**WHAT NEEDS TO BE DONE**
The first line to copy is the one with "bpy.context.scene.collection.objects.link(strap)"; the last is the one with "from enum import Enum". Copy each line in that range exactly, leaving out all others.

**DATASET CONTENT**
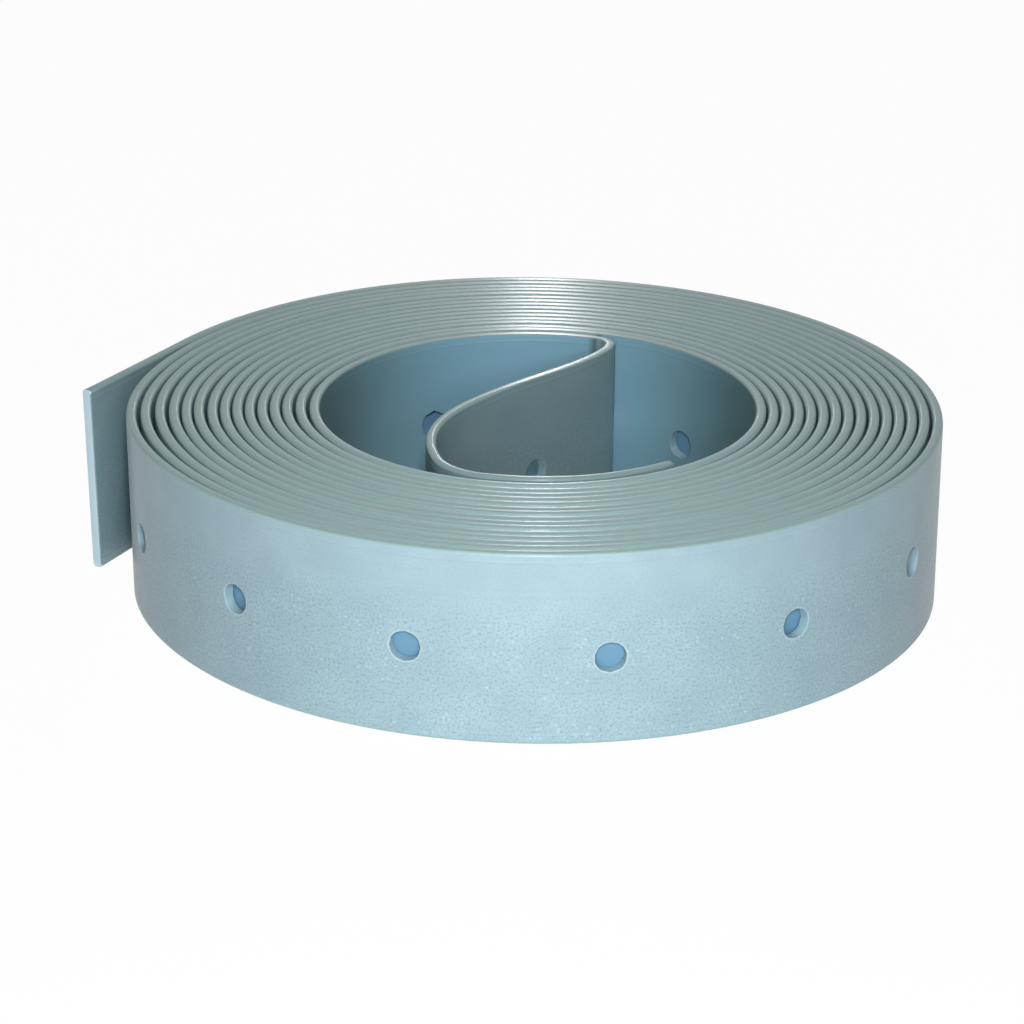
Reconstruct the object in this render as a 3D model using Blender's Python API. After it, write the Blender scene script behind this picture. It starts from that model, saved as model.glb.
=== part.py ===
"""Plastic pipe hanger strap: one punched strip of stiff grey plastic, wound into a flat coil.

The strip is modelled as it is made. A flat blank is laid out along X, its holes are punched at
one pitch, it is given its thickness, and it is then wound along a centre line. From the inside
out, that centre line is:

    lip        the inner end, lying along the front of the bore
    fold       the bend that turns the lip back into the bore
    crossing   the springy stretch across the bore, where the slot of the winding mandrel was
    corner     the tight bend where the strip meets the wall of the bore
    winding    the turns, a spiral that grows by one thickness and one gap each turn, and that has
               sprung open a little at its left and right
    free end   the outer end, springing straight off the coil

Metres, +Z up. The coil lies flat on Z = 0, with the centre of its bounding box on the Z axis.
"""

import math

import bmesh
import bpy
import numpy as np
from mathutils import Vector

# The strip
STRAP_LENGTH = 3.048
STRAP_WIDTH = 0.01905
STRAP_THICKNESS = 0.00105

# The punched holes, in one row a little below the strip's middle
HOLE_DIAMETER = 0.0030
HOLE_HEIGHT = STRAP_WIDTH / 2 - 0.0005
HOLE_PITCH = 0.01893
FIRST_HOLE = 0.00908
HOLE_SIDES = 8
HOLE_FLAT_MARGIN = 0.0003

# The winding. It starts at the corner and runs anticlockwise, seen from above. Each turn is
# looser at the left and right than at the front and back, by the side opening.
BORE_RADIUS = 0.021075
TURN_GAP = 0.00016
SIDE_OPENING = 0.00003
WINDING_START = math.radians(72.5)
FREE_END_LENGTH = 0.0172

# The inner end. Each reach says how strongly the crossing holds its direction at that end.
LIP_GAP = 0.0003
LIP_END = math.radians(-52.5)
FOLD_START = math.radians(-104.0)
FOLD_RADIUS = 0.0062
FOLD_TURN = math.radians(60.0)
FOLD_REACH = 0.0170
CORNER_RADIUS = 0.0020
CORNER_HEADING = math.radians(69.0)
CORNER_REACH = 0.0100

# How finely the centre line is sampled, and how closely flat facets follow its bends
SAMPLE_STEP = 0.0001
FACET_SAG = TURN_GAP / 2
FACET_TURN = math.radians(22.5)

# The plastic
STRAP_COLOUR = (0.36, 0.48, 0.53, 1.0)
STRAP_ROUGHNESS = 0.42
SHARP_EDGE = math.radians(40.0)


class LooseSpot:
    """A place where the strip springs away from the turns inside it.

    It has so many whole turns inside it, counted from the corner, and lies in one direction from
    the Z axis, in degrees. There the gap is wider than TURN_GAP by its opening.
    """

    SPREAD = math.radians(25.0)

    def __init__(self, turns_inside, degrees, opening):
        self.centre = 2 * math.pi * turns_inside + math.radians(degrees)
        self.opening = opening

    def push(self, angles):
        """How far out the spot holds the winding, at angles that count on from turn to turn."""
        away = (angles - self.centre + math.pi) % (2 * math.pi) - math.pi
        pushed = self.opening * np.exp(-((away / self.SPREAD) ** 2))
        return np.where(angles > self.centre - math.pi, pushed, 0.0)


LOOSE_SPOTS = [
    LooseSpot(1, 180.0, 0.00014),
    LooseSpot(2, 180.0, 0.00009),
    LooseSpot(9, 180.0, 0.00008),
    LooseSpot(9, 360.0, 0.00008),
    LooseSpot(12, 182.0, 0.00013),
    LooseSpot(13, 185.0, 0.00018),
    LooseSpot(14, 190.0, 0.00022),
    LooseSpot(14, 352.0, 0.00008),
]


def polar(radii, angles):
    """Points in the plan at the given distances and directions from a centre."""
    return np.column_stack([radii * np.cos(angles), radii * np.sin(angles)])


def toward(angle):
    """The unit vector in one direction of the plan."""
    return polar(1.0, [angle])[0]


def along(start, end):
    """The samples of a run from one value to another, over a length in metres."""
    return lambda length: np.linspace(start, end, max(2, math.ceil(length / SAMPLE_STEP)) + 1)


def arc(centre, radius, start, end):
    """Points along an arc about a centre, from one direction to another."""
    return centre + polar(radius, along(start, end)(abs(end - start) * radius))


def lip_radius():
    """The radius of the lip's middle line."""
    return BORE_RADIUS - LIP_GAP - STRAP_THICKNESS / 2


def lip():
    """The inner end. It follows the front of the bore clockwise."""
    return arc(np.zeros(2), lip_radius(), LIP_END, FOLD_START)


def fold():
    """The bend that leads the lip off the wall. It turns right."""
    centre = toward(FOLD_START) * (lip_radius() - FOLD_RADIUS)
    return arc(centre, FOLD_RADIUS, FOLD_START, FOLD_START - FOLD_TURN)


def crossing(start, end):
    """A spring curve from the fold to the corner, in line with both."""
    leaving = FOLD_START - FOLD_TURN - math.pi / 2
    first_handle = start + toward(leaving) * FOLD_REACH
    last_handle = end - toward(CORNER_HEADING) * CORNER_REACH
    t = along(0.0, 1.0)(np.linalg.norm(end - start))[:, None]
    return (
        (1 - t) ** 3 * start
        + 3 * (1 - t) ** 2 * t * first_handle
        + 3 * (1 - t) * t**2 * last_handle
        + t**3 * end
    )


def corner():
    """The bend that brings the crossing into line with the wall. It turns left."""
    centre = toward(WINDING_START) * (BORE_RADIUS + STRAP_THICKNESS / 2 - CORNER_RADIUS)
    return arc(centre, CORNER_RADIUS, CORNER_HEADING - math.pi / 2, WINDING_START)


def winding(length):
    """The turns, cut where they have used up the given length of strip."""
    most_turned = length / BORE_RADIUS
    turned = along(0.0, most_turned)(length)
    angles = WINDING_START + turned
    growth = STRAP_THICKNESS + TURN_GAP + SIDE_OPENING * np.cos(angles) ** 2
    radii = BORE_RADIUS + STRAP_THICKNESS / 2 + growth * turned / (2 * math.pi)
    radii += sum(spot.push(angles) for spot in LOOSE_SPOTS)
    points = polar(radii, angles)
    return points[travelled(points) <= length]


def free_end(wound):
    """The outer end. It leaves the last turn straight on."""
    leaving = (wound[-1] - wound[-2]) / np.linalg.norm(wound[-1] - wound[-2])
    return wound[-1] + np.outer(along(0.0, FREE_END_LENGTH)(FREE_END_LENGTH), leaving)


def travelled(points):
    """The distance along a run of points to each of them."""
    steps = np.linalg.norm(np.diff(points, axis=0), axis=1)
    return np.concatenate([[0.0], np.cumsum(steps)])


class CentreLine:
    """The strip's middle line in the plan, read by the distance along it."""

    def __init__(self):
        inner_lip, inner_fold, wall_corner = lip(), fold(), corner()
        across = crossing(inner_fold[-1], wall_corner[0])
        inner = np.vstack([inner_lip, inner_fold[1:], across[1:], wall_corner[1:]])
        wound = winding(STRAP_LENGTH - FREE_END_LENGTH - travelled(inner)[-1])
        self.points = np.vstack([inner, wound[1:], free_end(wound)[1:]])
        self.distances = travelled(self.points)
        self.length = self.distances[-1]

        steps = np.diff(self.points, axis=0)
        self.middles = (self.distances[1:] + self.distances[:-1]) / 2
        self.headings = np.unwrap(np.arctan2(steps[:, 1], steps[:, 0]))

        turns = np.abs(np.diff(self.headings))
        lengths = np.diff(self.middles)
        facets = np.maximum(np.sqrt(turns * lengths / (8 * FACET_SAG)), turns / FACET_TURN)
        self.facets = np.concatenate([[0.0], np.cumsum(facets)])

    def place(self, s, offset):
        """The plan points that lie an offset to the left of the line, at distances s along it."""
        heading = np.interp(s, self.middles, self.headings)
        x = np.interp(s, self.distances, self.points[:, 0]) - offset * np.sin(heading)
        y = np.interp(s, self.distances, self.points[:, 1]) + offset * np.cos(heading)
        return np.column_stack([x, y])

    def edges_between(self, start, end):
        """The distances where facets meet, from start to end, closer together in tight bends."""
        low, high = np.interp([start, end], self.middles, self.facets)
        count = max(1, math.ceil(high - low))
        inner = np.linspace(low, high, count + 1)[1:-1]
        return [start, *np.interp(inner, self.facets, self.middles), end]


def hole_places(length):
    """The distance of each hole from the inner end."""
    count = int((length - FIRST_HOLE - HOLE_DIAMETER) / HOLE_PITCH) + 1
    return [FIRST_HOLE + number * HOLE_PITCH for number in range(count)]


def flat_facets(line):
    """The facets of the blank, as (start, end, hole), where hole is None or its distance."""
    reach = HOLE_DIAMETER / 2 + HOLE_FLAT_MARGIN
    facets = []
    start = 0.0
    for hole in hole_places(line.length):
        edges = line.edges_between(start, hole - reach)
        facets += [(low, high, None) for low, high in zip(edges, edges[1:])]
        facets.append((hole - reach, hole + reach, hole))
        start = hole + reach
    edges = line.edges_between(start, line.length)
    return facets + [(low, high, None) for low, high in zip(edges, edges[1:])]


def punch(mesh, corners, hole):
    """Fills a facet with a hole through its middle, between its corners and the hole's rim."""
    rim = []
    for number in range(HOLE_SIDES):
        out = toward(-math.pi + 2 * math.pi * (number + 0.5) / HOLE_SIDES) * HOLE_DIAMETER / 2
        rim.append(mesh.verts.new((hole + out[0], 0.0, HOLE_HEIGHT + out[1])))
    quarter = HOLE_SIDES // 4
    for side, corner_vert in enumerate(corners):
        first = side * quarter
        for number in range(first, first + quarter - 1):
            mesh.faces.new((corner_vert, rim[number + 1], rim[number]))
        following = rim[(first + quarter) % HOLE_SIDES]
        next_corner = corners[(side + 1) % 4]
        mesh.faces.new((corner_vert, next_corner, following, rim[first + quarter - 1]))


def flat_blank(line):
    """The strip before it is wound: length along X, thickness along Y and width up Z."""
    facets = flat_facets(line)
    mesh = bmesh.new()

    def edge_at(s):
        return mesh.verts.new((s, 0.0, 0.0)), mesh.verts.new((s, 0.0, STRAP_WIDTH))

    lower, upper = edge_at(0.0)
    for _, end, hole in facets:
        next_lower, next_upper = edge_at(end)
        corners = (lower, next_lower, next_upper, upper)
        if hole is None:
            mesh.faces.new(corners)
        else:
            punch(mesh, corners, hole)
        lower, upper = next_lower, next_upper

    thickened = bmesh.ops.extrude_face_region(mesh, geom=mesh.faces[:])
    raised = [item for item in thickened["geom"] if isinstance(item, bmesh.types.BMVert)]
    bmesh.ops.translate(mesh, verts=raised, vec=(0.0, STRAP_THICKNESS, 0.0))
    bmesh.ops.translate(mesh, verts=mesh.verts, vec=(0.0, -STRAP_THICKNESS / 2, 0.0))
    bmesh.ops.recalc_face_normals(mesh, faces=mesh.faces)
    return mesh


def wind(mesh, line):
    """Bends the blank along the centre line. Its +Y side turns to the left of the heading."""
    flat = np.array([vert.co for vert in mesh.verts])
    plan = line.place(flat[:, 0], flat[:, 1])
    middle = (plan.min(axis=0) + plan.max(axis=0)) / 2
    for vert, (x, y) in zip(mesh.verts, plan - middle):
        vert.co = Vector((x, y, vert.co.z))


def strap_plastic():
    """Grey plastic, extruded and slit, with a soft sheen."""
    material = bpy.data.materials.new("strap_plastic")
    material.use_nodes = True
    shader = material.node_tree.nodes["Principled BSDF"]
    shader.inputs["Base Color"].default_value = STRAP_COLOUR
    shader.inputs["Roughness"].default_value = STRAP_ROUGHNESS
    shader.inputs["Metallic"].default_value = 0.0
    return material


def make_strap():
    """The wound strip, as one object."""
    line = CentreLine()
    blank = flat_blank(line)
    wind(blank, line)
    mesh = bpy.data.meshes.new("strap")
    blank.to_mesh(mesh)
    blank.free()
    mesh.materials.append(strap_plastic())
    mesh.shade_smooth()
    mesh.set_sharp_from_angle(angle=SHARP_EDGE)
    strap = bpy.data.objects.new("strap", mesh)
    bpy.context.scene.collection.objects.link(strap)


def main():
    for leftover in list(bpy.data.objects):
        bpy.data.objects.remove(leftover)
    make_strap()


main()
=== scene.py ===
"""The looks of a flat coil of perforated plastic pipe hanger strap.

The strap is one strip of blue-grey plastic, extruded, punched at one pitch and wound up. It is
made here as it is in a factory: a flat sheet is laid out, punched, given its thickness, has its
edges rounded, and is then wound along the same centre line as the solid that it replaces.

Metres, +Z up. The coil lies flat on Z = 0, with the centre of its bounding box on the Z axis.
"""

import logging
import math
from dataclasses import dataclass, field
from enum import Enum

import bmesh
import bpy
import numpy as np
from mathutils import Matrix, Vector


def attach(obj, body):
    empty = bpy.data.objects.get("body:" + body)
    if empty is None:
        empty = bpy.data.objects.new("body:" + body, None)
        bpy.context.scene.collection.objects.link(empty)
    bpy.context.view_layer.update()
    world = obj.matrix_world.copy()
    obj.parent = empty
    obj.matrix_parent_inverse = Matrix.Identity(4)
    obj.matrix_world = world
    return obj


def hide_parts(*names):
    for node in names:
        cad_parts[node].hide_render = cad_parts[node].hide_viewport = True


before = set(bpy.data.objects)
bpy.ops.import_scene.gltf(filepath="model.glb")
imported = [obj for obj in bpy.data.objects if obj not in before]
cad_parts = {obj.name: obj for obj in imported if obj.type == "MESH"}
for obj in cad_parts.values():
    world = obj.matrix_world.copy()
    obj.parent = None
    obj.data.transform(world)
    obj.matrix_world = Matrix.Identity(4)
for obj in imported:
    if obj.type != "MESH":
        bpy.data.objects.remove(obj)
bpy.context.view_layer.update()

MM = 0.001
UV_NAME = "along_and_across"
# Marks the faces that other turns hide, which get a painted deep blue shade.
BURIED_SHADE_NAME = "buried_shade"
FROM_HOLE_NAME = "from_hole"
# Holds the painted shade: dark on the bore's sides and the ends, blue at the bore's back, and darker rim tops
# toward the back.
PAINTED_SHADE_NAME = "in_bore"
PHOTO_WIDTH = 1024
log = logging.getLogger("hanger_strap")


def linear(hex_colour: str) -> tuple[float, float, float, float]:
    """Turns an sRGB hex colour into the linear colour that a shader takes.

    Args:
        hex_colour: The colour, such as "8FA9AC".

    Returns:
        Red, green, blue and an alpha of 1.
    """
    channels = []
    for start in (0, 2, 4):
        value = int(hex_colour[start : start + 2], 16) / 255
        channels.append(value / 12.92 if value <= 0.04045 else ((value + 0.055) / 1.055) ** 2.4)
    return (*channels, 1.0)


def add_node(tree: bpy.types.NodeTree, kind: str, links: dict | None = None, **settings) -> bpy.types.Node:
    """Adds a node to a tree, with its settings and its inputs.

    Args:
        tree: The node tree that gets the node.
        kind: The node's type, such as "ShaderNodeTexNoise".
        links: For each input, by name or number, a value or the socket that feeds it.
        settings: The node's own properties, by name.

    Returns:
        The new node.
    """
    node = tree.nodes.new(kind)
    for name, value in settings.items():
        setattr(node, name, value)
    for name, value in (links or {}).items():
        if isinstance(value, bpy.types.NodeSocket):
            tree.links.new(value, node.inputs[name])
        else:
            node.inputs[name].default_value = value
    return node


def polar(radii: np.ndarray | float, angles: np.ndarray | list[float]) -> np.ndarray:
    """Points in the plan at the given distances and directions from a centre."""
    return np.column_stack([radii * np.cos(angles), radii * np.sin(angles)])


def toward(angle: float) -> np.ndarray:
    """The unit vector in one direction of the plan."""
    return polar(1.0, [angle])[0]


def travelled(points: np.ndarray) -> np.ndarray:
    """The distance along a run of points to each of them."""
    steps = np.linalg.norm(np.diff(points, axis=0), axis=1)
    return np.concatenate([[0.0], np.cumsum(steps)])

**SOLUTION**
    bpy.context.scene.collection.objects.link(strap)


def main():
    for leftover in list(bpy.data.objects):
        bpy.data.objects.remove(leftover)
    make_strap()


main()
=== scene.py ===
"""The looks of a flat coil of perforated plastic pipe hanger strap.

The strap is one strip of blue-grey plastic, extruded, punched at one pitch and wound up. It is
made here as it is in a factory: a flat sheet is laid out, punched, given its thickness, has its
edges rounded, and is then wound along the same centre line as the solid that it replaces.

Metres, +Z up. The coil lies flat on Z = 0, with the centre of its bounding box on the Z axis.
"""

import logging
import math
from dataclasses import dataclass, field
from enum import Enum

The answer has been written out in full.